The first big move is the filter curve. Put an Auto Filter on your atmosphere or on the intro group, then automate the cutoff over eight or sixteen bars. Start closed, somewhere around the low hundreds of hertz, and open it gradually toward the higher frequencies by the end of the phrase. Keep resonance low or moderate so it doesn’t whistle or feel cheesy.
What to listen for here is whether the opening feels like a reveal instead of a sudden brightness jump. You want the intro to open up emotionally without suddenly exploding. Also listen to the snare. It still needs to punch through. If the top end starts getting harsh, stop the sweep early. You do not need every frequency fully exposed before the drop.
Next, add one texture chain for tension, not clutter. This could be vinyl noise, a field recording, a re-sampled ambience layer, or a simple noise hit. Process it lightly with EQ Eight to cut the low end, then use Auto Filter to move the brightness over time. Add a little reverb if needed, or a touch of Saturator if you want it grittier.
The key here is that the texture supports the intro instead of fighting it. If the low-mid range gets muddy, it will blur the kick and snare fast. So be ruthless with cleanup. Cut the mud, lower the level, and keep the atmosphere working in the background. In darker DnB, a lot of the power comes from what you leave out.
Now shape the drums so the intro evolves every two or four bars. Don’t let the pattern sit exactly the same the whole way through. Add a hat, remove a hat, change a ghost note, thin the break top for a couple of bars, or drop in a small percussion accent before a phrase change. Even tiny shifts make a huge difference.
What to listen for is whether the intro still feels alive if you mute the texture. If it dies completely, the drums are probably too static. On the other hand, if the intro feels crowded without the texture, then the drums are probably doing too much and need simplifying. The sweet spot is a groove that stays readable while still stepping forward in small phrases.
Now bring in a bass tease, but not a full bassline. This is important. For a beginner DnB intro, you just want a hint of bass energy. A filtered reese, a low drone, or a single bass note appearing near the end is enough. Run it through a macro that controls cutoff, level, distortion drive, or width if it’s a mid-layer.

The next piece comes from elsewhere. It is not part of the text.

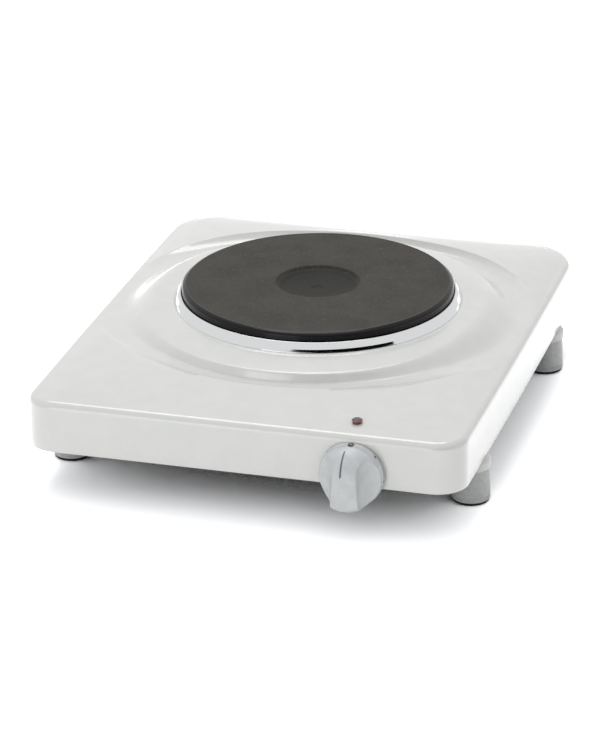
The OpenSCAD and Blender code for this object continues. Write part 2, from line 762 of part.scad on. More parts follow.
// Angle a runs round the cam from just before its off point; the cam falls away as the knob turns on
function cam_radius(a) =
  a <= 360 - 2 * cam_margin ? cam_low_r + follower_travel - cam_rate * (a - cam_margin)
  : cam_low_r + follower_travel + cam_rate * cam_margin
    - cam_rate * (360 - 2 * cam_margin) * (360 - a) / (2 * cam_margin);

module regulator_cam() {
  step = 4;
  color("white") placed() on_axis() difference() {
    translate([0, cam_y, 0]) rotate([-90, 0, 0]) linear_extrude(cam_t) polygon([
      for (a = [0 : step : 360 - step])
        let (world = 90 - cam_margin + a)
        [cam_radius(a) * cos(world), -cam_radius(a) * sin(world)]
    ]);
    y_cylinder(shaft_r, cam_y - 1, cam_y + cam_t + 1);
  }
}

module cam_follower() {
  z0 = cam_low_r + follower_travel + gap_moving;
  color("ivory") placed() on_axis() union() {
    translate([-follower_w / 2, cam_y, z0 + follower_tip_r]) cube([follower_w, cam_t, follower_len - follower_tip_r]);
    translate([0, 0, z0 + follower_tip_r]) y_cylinder(follower_tip_r, cam_y, cam_y + cam_t, 32);
  }
}

knob_back_y = -half_d - knob_gap;
knob_front_y = knob_back_y - knob_len;
knob_r = knob_dia / 2;
skirt_h = 5;
bevel_h = 1.2;
knob_hollow_r = knob_r - 2.4;
knob_hollow_h = 2.8;
// The knob rises as a dome, and a grip bar with a blunt lower end stands out of the dome's lower half
dome_lift = 3.5;
dome_r = knob_len - skirt_h + 0.5;
dome_steps = 12;
scoop_r = 12.5;
scoop_floor = skirt_h + 0.6;
scoop_top = 8.6;
scoop_splay = 4.5;

// Local frame of the knob's axis with its Z pointing out of the casing from the knob's back, and Y up
module knob_frame() {
  on_axis() translate([0, knob_back_y, 0]) rotate([90, 0, 0]) children();
}

module knob_skirt() {
  rotate_extrude() polygon([
    [0, 0], [knob_r - 0.3, 0], [knob_r, 0.3], [knob_r, bevel_h], [knob_r - 0.8, skirt_h],
    [knob_r - 1.4, skirt_h + 0.3], [0, skirt_h + 0.3]
  ]);
}

module knob_dome() {
  rise = knob_len - skirt_h;
  rotate_extrude() polygon([
    [0, skirt_h - 1], [dome_lift + dome_r, skirt_h - 1],
    for (k = [0 : dome_steps])
      let (a = 90 * k / dome_steps)
      [dome_lift + dome_r * cos(a), skirt_h + rise * sin(a)],
    [0, knob_len]
  ]);
}

module knob_bar() {
  bar_r = knob_r - 0.5;
  intersection() {
    rotate_extrude() polygon([
      [0, 0], [bar_r, 0], [bar_r - 0.2, skirt_h], [bar_r - 0.8, knob_len * 0.7], [bar_r - 1.6, knob_len - 2],
      [bar_r - 2.6, knob_len - 0.8], [bar_r - 4.2, knob_len], [0, knob_len]
    ]);
    translate([-knob_r, -knob_r, 0]) cube([knob_dia, knob_r + 0.5, knob_len]);
  }
}

module knob_scoop() {
  rotate([0, 0, scoop_splay]) {
    sphere(r = scoop_r);
    rotate([90, 0, 0]) cylinder(r = scoop_r, h = scoop_top + knob_dia);
  }
}

module control_knob() {
  color("gainsboro") placed() difference() {
    knob_frame() difference() {
      union() {
        knob_skirt();
        difference() {
          union() {
            knob_dome();
            knob_bar();
          }
          for (s = [0, 1]) mirror([s, 0, 0])
            translate([grip_w / 2 + scoop_r, scoop_top, scoop_floor + scoop_r]) knob_scoop();
        }
      }
      translate([0, 0, -eps]) difference() {
        cylinder(r = knob_hollow_r, h = knob_hollow_h);
        translate([0, 0, -1]) cylinder(r = 6, h = knob_hollow_h + 2);
      }
    }
    on_axis() y_cylinder(shaft_r + 0.02, shaft_front_y, -half_d);
  }
}

module knob_spring() {
  spring_t = flat_depth - 0.1;
  color("silver") placed() on_axis()
    intersection() {
      translate([-2.2, shaft_front_y + 0.5, shaft_r - flat_depth]) cube([4.4, 9.5, spring_t]);
      y_cylinder(shaft_r, shaft_front_y, shaft_front_y + 11);
    }
}

// ---------- pilot lamp ----------

lamp_r = lamp_dia / 2;
lens_len = 5;
bulb_drop = 0.4;
module pilot_lens() {
  dome_r = lamp_r + 0.5;
  flange_lift = 0.5;
  color("darkred") placed() translate([lamp_x, lamp_y, lamp_top_z]) difference() {
    union() {
      translate([0, 0, -lens_len]) cylinder(r = lamp_r, h = lens_len + flange_lift);
      translate([0, 0, flange_lift]) cylinder(r = dome_r, h = 0.4);
      translate([0, 0, flange_lift + 0.4]) cylinder(r1 = dome_r, r2 = dome_r - 1.4, h = 0.7);
    }
    translate([0, 0, -lens_len - 1]) cylinder(r = lamp_r - 0.8, h = lens_len);
  }
}

module lamp_push_nut() {
  color("silver") placed() translate([lamp_x, lamp_y, lamp_top_z - sheet_t - 2.2]) difference() {
    cylinder(r = lamp_r + 2.4, h = 0.6);
    translate([0, 0, -1]) cylinder(r = lamp_r, h = 3);
  }
}

module neon_bulb() {
  color("orange") placed() translate([lamp_x, lamp_y, lamp_top_z - lens_len - bulb_drop])
    union() {
      cylinder(r = lamp_r - 0.9, h = 1.9);
      translate([0, 0, 1.9]) sphere(r = lamp_r - 0.9);
    }
}

// ---------- mains inlet, terminals and earth ----------

module cable_gland() {
  inner = 9;
  color([0.15, 0.15, 0.15]) placed() translate([-gland_x, half_d, gland_z]) difference() {
    union() {
      rotate([-90, 0, 0]) cylinder(r1 = gland_dia / 2, r2 = gland_dia / 2 - 1.2, h = gland_reach);
      y_cylinder(gland_thread_r, -sheet_t - inner, 0);
    }
    y_cylinder(gland_bore / 2, -sheet_t - inner - 1, gland_reach + 1);
  }
}

module gland_nut() {
  color([0.15, 0.15, 0.15]) placed() translate([-gland_x, half_d - sheet_t, gland_z]) difference() {
    translate([0, -4.2, 0]) rotate([-90, 0, 0]) cylinder(r = gland_dia / 2 + 1.5, h = 4, $fn = 6);
    y_cylinder(gland_thread_r, -5, 1);
  }
}

block_size = [34, 18, 13];
block_floor_z = pan_floor_z + pan_t;
pole_pitch = 8;
module mains_terminal_block() {
  color("ivory") placed() translate([block_place[0], block_place[1], block_floor_z]) difference() {
    translate([-block_size[0] / 2, -block_size[1] / 2, 0]) cube(block_size);
    for (k = [-1 : 1]) translate([k * pole_pitch, 0, 6]) y_cylinder(2.2, -block_size[1], block_size[1]);
    for (s = [-1, 1]) translate([s * block_screw_x, 0, -1])
      cylinder(r = panel_screw_r + gap_screw, h = block_size[2] + 2);
  }
}

module mains_block_screws() {
  color("silver") placed() for (s = [-1, 1])
    translate([block_place[0] + s * block_screw_x, block_place[1], 0]) {
      translate([0, 0, pan_floor_z - 2]) cylinder(r = panel_screw_r, h = block_size[2] + pan_t + 2);
      translate([0, 0, block_floor_z + block_size[2]]) cylinder(r = 2.6, h = 1.6);
      translate([0, 0, pan_floor_z - 2]) difference() {
        cylinder(r = 3.1, h = 2, $fn = 6);
        translate([0, 0, -1]) cylinder(r = panel_screw_r - eps, h = 4);
      }
    }
}

lug_thick = 0.8;
module earth_screw() {
  color("silver") placed() translate([earth_place[0], earth_place[1], pan_floor_z - 2.2]) {
    cylinder(r = 3.6, h = 2.2);
    cylinder(r = screw_r, h = 11);
    translate([0, 0, 2.2 + pan_t + lug_thick]) difference() {
      cylinder(r = 3.6, h = 2.6, $fn = 6);
      translate([0, 0, -1]) cylinder(r = screw_r - eps, h = 5);
    }
  }
}

module earth_lug() {
  color("goldenrod") placed() translate([earth_place[0], earth_place[1], pan_floor_z + pan_t]) difference() {
    union() {
      cylinder(r = 4, h = lug_thick);
      translate([-14, -2, 0]) cube([12, 4, lug_thick]);
    }
    translate([0, 0, -1]) cylinder(r = screw_r + gap_screw, h = 3);
  }
}

// ---------- internal wiring ----------

wire_r = 1.3;
wire_sides = 10;
function unit(v) = v / norm(v);
function wire_heading(points, k) =
  k == 0 ? unit(points[1] - points[0])
  : k == len(points) - 1 ? unit(points[k] - points[k - 1])
  : unit(unit(points[k] - points[k - 1]) + unit(points[k + 1] - points[k]));

// Round wire through a list of points, as one swept tube
module wire(points, r = wire_r) {
  lean = [0.38, 0.27, 0.88];
  rings = [
    for (k = [0 : len(points) - 1])
      let (t = wire_heading(points, k), u = unit(cross(t, lean)), v = cross(t, u))
      for (j = [0 : wire_sides - 1])
        points[k] + r * (u * cos(360 * j / wire_sides) + v * sin(360 * j / wire_sides))
  ];
  last = (len(points) - 1) * wire_sides;
  sides = [
    for (k = [0 : len(points) - 2]) for (j = [0 : wire_sides - 1]) for (half = [0, 1])
      let (a = k * wire_sides + j, b = k * wire_sides + (j + 1) % wire_sides, n = wire_sides)
      half == 0 ? [a, b + n, b] : [a, a + n, b + n]
  ];
  polyhedron(
    points = rings,
    faces = concat(sides, [[for (j = [0 : wire_sides - 1]) j], [for (j = [wire_sides - 1 : -1 : 0]) last + j]])
  );
}

pole_z = block_floor_z + 6;
pole_front_y = block_place[1] - block_size[1] / 2;
floor_run_z = pan_floor_z + pan_t + wire_r + 0.3;
run_x = pan_w / 2 - 7;
tab_top_z = regulator_top_z + tab_rise;
tab_wire_z = tab_top_z + wire_r + 0.3;
lug_out = [for (k = [-1 : 1]) [
  channel_r[1] * cos(lead_angle) + k * channel_pitch * cos(lead_angle) - 13 * sin(lead_angle),
  plate_y + channel_r[1] * sin(lead_angle) + k * channel_pitch * sin(lead_angle) + 13 * cos(lead_angle),
  block_low_z - lug_t / 2
]];
cutout_z = cover_z - cutout_h + 2.5;

module live_wire() {
  x = block_place[0] - pole_pitch;
  color("saddlebrown") placed() wire([
    [x, pole_front_y + 5, pole_z], [x, pole_front_y - 12, pole_z], [-run_x, 60, floor_run_z],
    [-run_x, 64 - half_d, floor_run_z], [20, -134, floor_run_z + 3], [44, -138, tab_top_z - 8],
    [knob_x - 20, tab_y, tab_wire_z], [knob_x - tab_x, tab_y, tab_wire_z]
  ]);
}

module neutral_wire() {
  x = block_place[0];
  color("royalblue") placed() wire([
    [x, pole_front_y + 5, pole_z], [x, pole_front_y - 10, pole_z], [x + 20, 84, 40], [-20, 88, 50],
    [lug_out[2][0] - 6, lug_out[2][1] + 6, lug_out[2][2] - 3], lug_out[2]
  ]);
}

module switched_wire() {
  color("black") placed() wire([
    [knob_x + tab_x, tab_y, tab_wire_z], [knob_x + 20, tab_y, tab_wire_z], [knob_x + 26, -132, tab_top_z - 8],
    [96, -90, 40], [30, -62, 36], [-30, -40, 38], [-60, 10, 48],
    [cutout_place[0] + 5, plate_y + cutout_place[1] - 15.4, cutout_z]
  ]);
  color("black") placed() wire([
    [cutout_place[0] + 5, plate_y + cutout_place[1] + 15.4, cutout_z],
    [cutout_place[0] + 14, plate_y + cutout_place[1] + 20, cutout_z - 2],
    [lug_out[0][0] - 6, lug_out[0][1] + 6, lug_out[0][2] - 2], lug_out[0]
  ]);
}

module lamp_wires() {
  z = lamp_top_z - lens_len - bulb_drop - 0.7;
  color("orange") placed() for (s = [-1, 1]) wire([
    [lamp_x + s * 0.9, lamp_y, z], [lamp_x + s * 0.9, lamp_y + 4, z], [lamp_x + s * 6, regulator_back_y + 3, z],
    [knob_x + s * tab_x, regulator_back_y + 3, tab_top_z - 1.4],
    [knob_x + s * tab_x, tab_y + tab_len / 2 + gap_moving, tab_top_z - 1.4]
  ], 0.6);
}

module earth_wire() {
  x = block_place[0] + pole_pitch;
  color("yellowgreen") placed() wire([
    [x, pole_front_y + 5, pole_z], [x, pole_front_y - 5, pole_z], [x + 14, pole_front_y - 4, pole_z - 3],
    [earth_place[0] - 13, earth_place[1] - 8, floor_run_z], [earth_place[0] - 12, earth_place[1], floor_run_z + 0.9]
  ]);
}

top_housing();
base_pan();
pan_screws();
feet();
foot_pads();
foot_screws();
cooking_plate();
coil_cement();
heating_coils();
overflow_ring();
plate_cover();
plate_stud();
clamp_bridge();
stud_washer();
stud_nut();
plate_terminal_block();
plate_terminal_lugs();
thermal_cutout();
regulator_body();
regulator_cover();
regulator_screws();
regulator_tabs();
contact_leaf();
regulator_shaft();
shaft_circlip();
regulator_cam();
cam_follower();
control_knob();
knob_spring();
pilot_lens();
lamp_push_nut();
neon_bulb();
mains_terminal_block();
mains_block_screws();
earth_screw();
earth_lug();
cable_gland();
gland_nut();
live_wire();
neutral_wire();
switched_wire();
lamp_wires();
earth_wire();
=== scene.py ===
"""Looks of a single hot plate burner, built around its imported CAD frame."""

import json  # noqa: E402
import logging  # noqa: E402
import math  # noqa: E402
from dataclasses import dataclass  # noqa: E402
from enum import Enum  # noqa: E402
from typing import Any, Optional, Sequence  # noqa: E402

import bpy  # noqa: E402
import numpy as np  # noqa: E402
from mathutils import Matrix, Vector  # noqa: E402


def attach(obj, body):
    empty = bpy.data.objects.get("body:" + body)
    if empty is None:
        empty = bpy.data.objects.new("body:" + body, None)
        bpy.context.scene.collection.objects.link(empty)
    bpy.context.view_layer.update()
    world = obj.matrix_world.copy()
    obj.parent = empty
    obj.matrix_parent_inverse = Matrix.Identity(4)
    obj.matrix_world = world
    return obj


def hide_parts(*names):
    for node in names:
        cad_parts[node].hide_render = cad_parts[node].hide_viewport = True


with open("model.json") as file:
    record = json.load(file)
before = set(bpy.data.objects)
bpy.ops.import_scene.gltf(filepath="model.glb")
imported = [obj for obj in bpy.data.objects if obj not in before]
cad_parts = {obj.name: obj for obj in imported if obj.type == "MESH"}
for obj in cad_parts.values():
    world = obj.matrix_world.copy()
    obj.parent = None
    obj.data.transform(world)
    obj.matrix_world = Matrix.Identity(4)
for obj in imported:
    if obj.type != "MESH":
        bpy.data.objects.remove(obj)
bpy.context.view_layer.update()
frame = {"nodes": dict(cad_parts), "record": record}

LOG = logging.getLogger("hot_plate")
MM = 0.001
# The casing's centre lies this far behind the frame's origin, in millimetres
CASING_Y = 8.85
# Height of the casing's bottom edge above the table, in millimetres
RIDE = 32.0

# Edges that turn more than this stay sharp, in degrees
SHARP_DEG = 35.0

Array = np.ndarray
Tree = bpy.types.NodeTree
Output = bpy.types.NodeSocket
Material = bpy.types.Material
Object = bpy.types.Object


class Body(Enum):
    """The CAD bodies that pieces ride on."""

    CASING = "casing_body"
    KNOB = "knob_body"


# ---------------------------------------------------------------- mesh making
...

A useful stock chain is Saturator for harmonics, Auto Filter to keep it hidden at first, Utility to manage width, and EQ Eight to trim any unwanted low end or harshness. Keep the sub under control. The bass tease should raise anticipation, not announce the drop too early.
What to listen for is whether the bass tease makes the drop feel closer. If yes, great. If it starts stealing attention from the snare pattern, it’s too loud or too full-range. Lower it, filter it more, or bring it in later. In DnB, that little hint should feel like pressure building, not the full reveal.
At this point you can choose the flavour you want. If you want a cleaner DJ intro, keep the drums tight, use subtle texture movement, and open the energy mostly with filtering and level. That works beautifully for rollers and minimal, mix-focused tracks. If you want something dirtier and more menacing, add a little more saturation, a darker reese shadow, and let the macro open the presence a bit more aggressively. Both approaches work. The right one depends on how hard you want the drop to hit.
Another really important point is that stretching the intro is not just about automation. It’s about arrangement logic. If the intro feels too short, don’t just draw a longer filter sweep. Give the section a shape. For example, the first eight bars can be the stripped-back mix-in zone, the next four can introduce a little more movement, and the final four can bring in the bass tease or a reverse swell to point toward the drop.
That’s what makes it feel like a real part of the song instead of a placeholder. You’re creating a path. The listener should feel the intro changing purpose as it goes.
Before you call it done, check it against the full track context. Pull in the drop drums, the bassline, or at least the snare and sub from the main section. This is where a lot of intros fall apart. They sound cool alone, but they either steal too much energy from the drop or leave too much empty space.
Ask yourself a few honest questions. Does the intro leave enough contrast for the drop to slam? Is the kick and snare feel similar enough that the mix point makes sense? Does the bass tease stop before the drop, or does it blur into it? If the answer is no, back off the macro range a little. In DnB, the intro should set up the payoff, not consume it.
And here’s a really useful coach note: if your intro is starting to feel over-designed, flatten it temporarily. Mute the macro movement and check whether the core loop still works. If the loop is weak, no amount of automation is going to save it. Build the foundation first. Then make it move.
A good final gesture before the drop is often simple. Pull the bass tease away for half a bar. Let the atmosphere drop out. Add a short snare lift, a reverse hit, or a tiny filter push. That negative space can hit harder than another big effect. Sometimes the most powerful move is subtraction.
If you want a quick creative challenge, build a sixteen-bar intro using only stock Ableton devices, no more than four or five tracks, and exactly three macros. Keep the sub mostly out until the last four bars. Make sure something changes every four bars. You should end up with drums, one atmospheric layer, one bass tease or harmonic shadow, and a clear final transition into the drop.
As you work, think in four-bar blocks. Ask yourself whether bar five feels like a new sentence, or just the same sentence with a filter moved a little. That mindset helps you avoid loop jail and keeps the arrangement feeling intentional.
So here’s the recap. A stretched DJ intro in DnB works when it stays mixable but gains energy in controlled stages. Use macros to shape tone, space, and level without overcomplicating the session. Keep the low end disciplined. Let the drums evolve in small phrase-based changes. Add a bass tease only when it supports the drop. And always leave enough room for the main section to feel like the real payoff.
If you do that right, the intro won’t feel static. It’ll feel dark, purposeful, and ready for a club mix. Clean, tense, and moving forward. That’s the vibe.
Now go build the sixteen-bar version, try the challenge, and listen for that moment where the intro stops being a loop and starts feeling like a journey.